Sunday, May 6, 2007

The Final Nail In Windsor's Coffin?

This afternoon Archbishop Peter Akinola, Primate of the Church of Nigeria, Anglican Communion, installed the Rt. Rev. Martyn Minns as the Missionary Bishop of the Convocation of Anglicans in North America. Both our Presiding Bishop Katharine Jefferts Schori and the Archbishop of Canterbury Rowan Williams asked Archbishop Akinola not to come to Virginia and perform the installation. But he did, and by all accounts it was a joyous service.

And the Windsor Report is now in total shreds. If it ever had a hope of being an instrument of reconciliation for the Anglican Communion, that hope went out the window this afternoon. No matter how many accusations of non-compliance have been aimed at the Episcopal Church, bishops from other provinces of the Communion have not ceased crossing provincial lines. The Primates in their Communique from Dar es Salaam basically refused to hold themselves or any other bishops accountable for breaching the same document they have been trying to ram down the Episcopal Church's throat for the last two-and-one-half years.
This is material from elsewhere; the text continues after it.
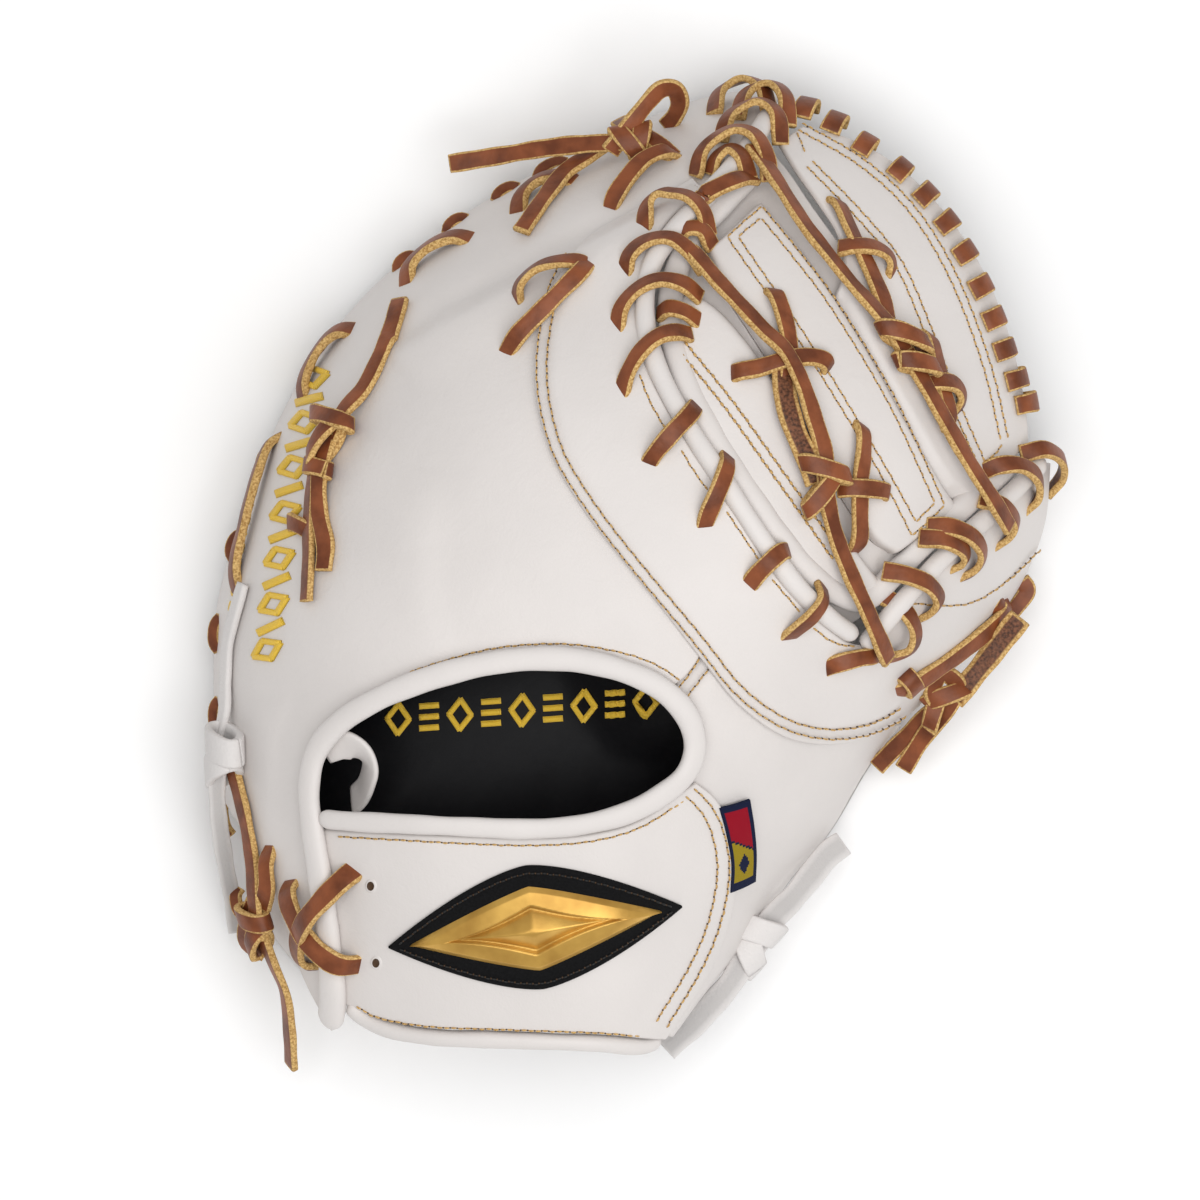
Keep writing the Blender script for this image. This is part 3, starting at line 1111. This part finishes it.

Here are two of the relevant paragraphs from the Windsor Report:
154. The Anglican Communion upholds the ancient norm of the Church that all the Christians in one place should be united in their prayer, worship and the celebration of the sacraments. The Commission believes that all Anglicans should strive to live out this ideal. Whilst there are instances in the polity of Anglican churches that more than one jurisdiction exists in one place, this is something to be discouraged rather than propagated. We do not therefore favour the establishment of parallel jurisdictions.

155. We call upon those bishops who believe it is their conscientious duty to intervene in provinces, dioceses and parishes other than their own:

  • to express regret for the consequences of their actions
  • to affirm their desire to remain in the Communion, and
  • to effect a moratorium on any further interventions.
We also call upon these archbishops and bishops to seek an accommodation with the bishops of the dioceses whose parishes they have taken into their own care.
Instead of calling themselves to account, they proposed a "Pastoral Scheme" that, in effect, would have set up a parallel jurisdiction within the Episcopal Church. They should not have been surprised when the Bishops of the Epsicopal Church turned it down flat.

And now the Primate of the Church of Nigeria has come to the United States and installed a missionary bishop. As Mr. Rogers might ask, "Can you say hypocrite?"